プロフェッショナルという言葉は、語源からして「神の宣託(profess)」を受けたものという意味を持っている。神の仕事を代行し、神の意志を遂行することを使命としていた。


近代においては「神の宣託」は「技術的合理性」に置き換えられた。つまり、実証的な科学を基本として形成された科学技術の実践への合理的な適用を職業とするものをプロフェッショナルと呼ぶということになる。


技術的合理性を基本原理とする近代のプロフェッショナルは、実証主義における厳密性と基礎と応用との階層性によって、権威主義官僚主義を形成してきた。

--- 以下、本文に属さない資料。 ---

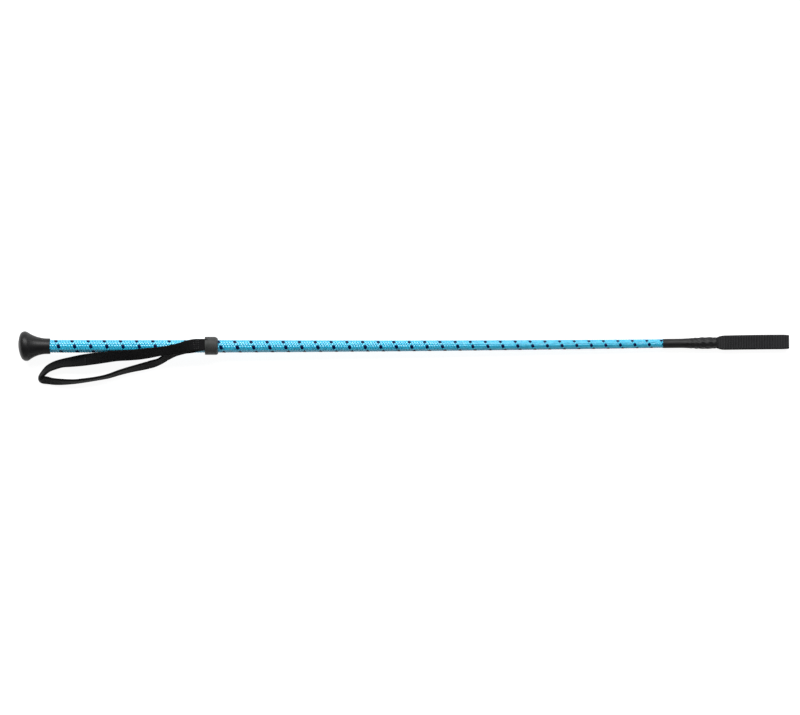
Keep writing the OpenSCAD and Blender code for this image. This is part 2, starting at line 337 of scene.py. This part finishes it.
def webbing(name, dark, light, rib_mm, contrast, ior):
    """Black nylon webbing: a fine rib across the strap crossed by warp yarns along it."""
    nodes = Nodes(name, IOR=ior)
    across, along = uv_parts(nodes)
    turn = 2 * math.pi
    warp = nodes.math("SINE", nodes.math("MULTIPLY", across, turn * 34))
    wavy = nodes.math("MULTIPLY", warp, 0.9)
    weft = nodes.math("SINE", nodes.math("MULTIPLY_ADD", along, turn / rib_mm, wavy))
    weave = nodes.math("ADD", nodes.math("MULTIPLY", warp, 0.5), nodes.math("MULTIPLY", weft, 0.5))
    fuzz = nodes.noise(object_coords(nodes), 1500, 4)
    # Painted shade: the base colour darkens towards both edges of the webbing, standing in for the
    # shade on its rounded sides.
    from_edge = nodes.math("ABSOLUTE", nodes.math("SINE", nodes.math("MULTIPLY", across, turn)))
    selvedge_and_edge_shade = nodes.add(
        "MapRange",
        {"Value": from_edge, "From Min": 0.15, "From Max": 0.4, "To Min": -0.3, "To Max": 0.0},
    ).outputs["Result"]
    tone = nodes.math("ADD", nodes.math("MULTIPLY_ADD", weave, contrast, fuzz), selvedge_and_edge_shade)
    nodes.use("Base Color", nodes.ramp(tone, [(0.3, dark), (0.75, light)]))
    nodes.use("Roughness", nodes.spread(fuzz, 0.55, 0.8))
    woven = nodes.bump(weave, 0.0001, 0.7)
    nodes.use("Normal", nodes.bump(fuzz, 0.00008, 0.4, woven))
    return nodes.material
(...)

つまり、学問にも階層性を作り、最も基礎的かつ厳密な学問に知的権威を与え(医療でいえば基礎医学)、それに従属する形で応用分野が配置され(医療でいれば応用医学)、それに従属するかたちで実践的分野(医療でいえば臨床医学)が配置されるようになった。


プロフェッショナルの間にも階層関係が形成され、基礎科学と応用技術の知的体型が最も整備されたプロフェッショナルが権威を持ち(医者や弁護士)、基礎科学や応用技術を厳密化することが困難な複雑な実践を伴うプロフェッショナル(福祉士や教師)は地位も待遇も低く扱われてきた。


ところが、技術的合理性を固守し、専門分化した役割に自己の責任を限定するプロフェッショナルは、クライアントが苦闘している泥沼を山の頂上から見下ろす特権的な存在にすぎないのである。